В армейских верхах Л. Г. Корнилов был известен как отважный боевой генерал наступательного порыва, подчас способный и «зарваться». Генерал А. А. Брусилов писал о нем: свои войска Корнилов не жалел, во всех боях они несли «ужасающие потери… Правда, он и себя не жалел и лез вперед очертя голову… Офицеры и солдаты любили его и верили ему». В нарушение полученного приказа Корнилов вместо своевременного отхода упорно продолжал вести явно неравный бой с атаковавшим противником, бросая части дивизии в контратаки. (Мы можем сказать, что излюбленная Корниловым стратегия и привела его к гибели. В конце марта 1918 года он настойчиво приказывал малочисленным силам Белой армии штурмовать Екатеринодар, обороняемый во много раз превосходившими красными отрядами.)
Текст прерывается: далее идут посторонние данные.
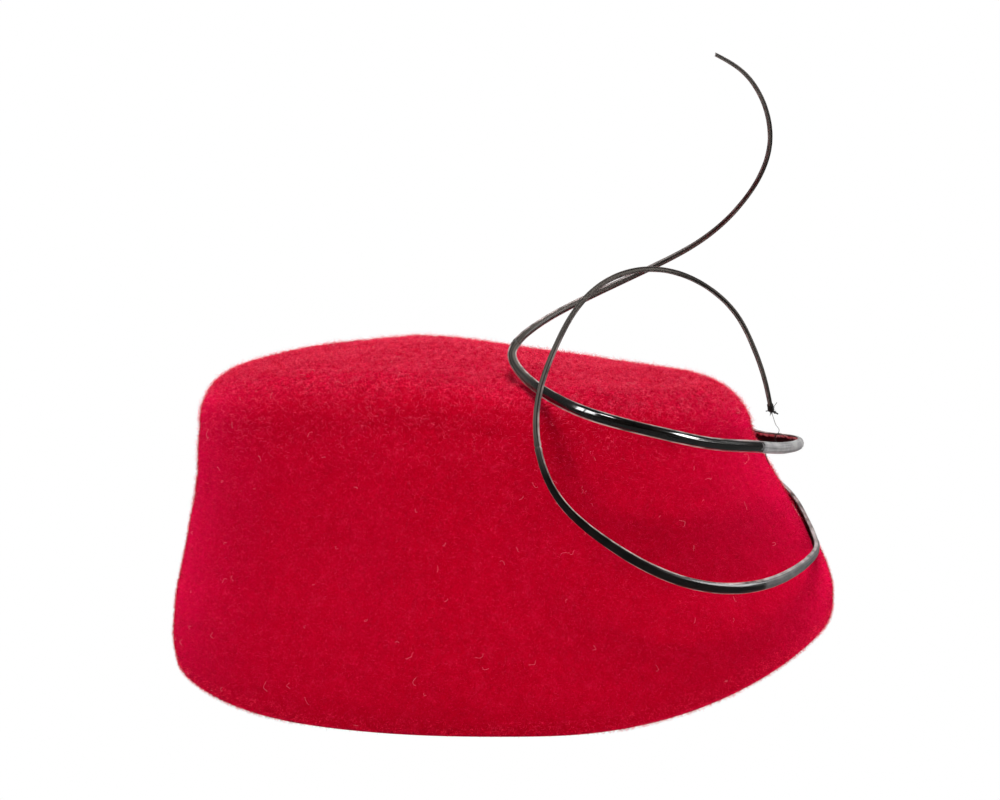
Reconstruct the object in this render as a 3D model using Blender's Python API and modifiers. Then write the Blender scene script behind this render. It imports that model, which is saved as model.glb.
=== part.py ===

В результате 48-я дивизия была отсечена от основных сил, значительная ее часть попала в окружение и была пленена в районе Дуклинского перевала. 25 апреля Корниловская дивизия пошла на прорыв. Из четырех пехотных полков прорвался один – 191-й Ларго-Кагульский (командир В. А. Карликов, казнен на Бутовском полигоне в 1937 году), сумевший сохранить и вынести боевые знамена дивизии, и батальон 190-го Очаковского полка. С рассветом огонь противника обрушился на оставшихся в окружении со всех сторон. На предложение вражеского парламентера сдаться начдив ответил, что не может этого сделать лично и, сложив с себя полномочия, скрылся со своим штабом в лесу. Более 3 тысяч солдат и офицеров сдались в плен. А генерал, раненный в руку и ногу (по некоторым данным), и семь человек, что ушли с ним, несколько дней блуждали по лесам, надеясь перейти линию фронта. Наконец их, совершенно обессилевших, взяли в плен. А на рассвете 29 апреля в горах пленен был сам начальник дивизии генерал Л. Г. Корнилов. Ранения его, по-видимому, не были тяжелыми. Сохранился журнальный фотоснимок: уже плененный Корнилов в полной военной форме разговаривает с командующим венгерскими войсками эрцгерцогом Иосифом Габсбургским. Левая рука генерала – на перевязи, он опирается на лыжную палку, но стоит прямо, подтянут, каких-либо следов страданий на лице не видно.
Фактический разгром 48-й дивизии не мог остаться без строгого разбирательства. Весна и лето 1915 года были полосой неудач для русских войск. На главных направлениях они отступали, оставляя противнику большую территорию. Командование разных уровней, рассчитывая снять с себя ответственность или, напротив, подняться в глазах начальства, поступало по-разному. Одни стремились найти виновных, другие – представить действия своих боевых частей геройскими. Корниловский случай давал разные возможности, что и проявилось в ходе учиненного следствия.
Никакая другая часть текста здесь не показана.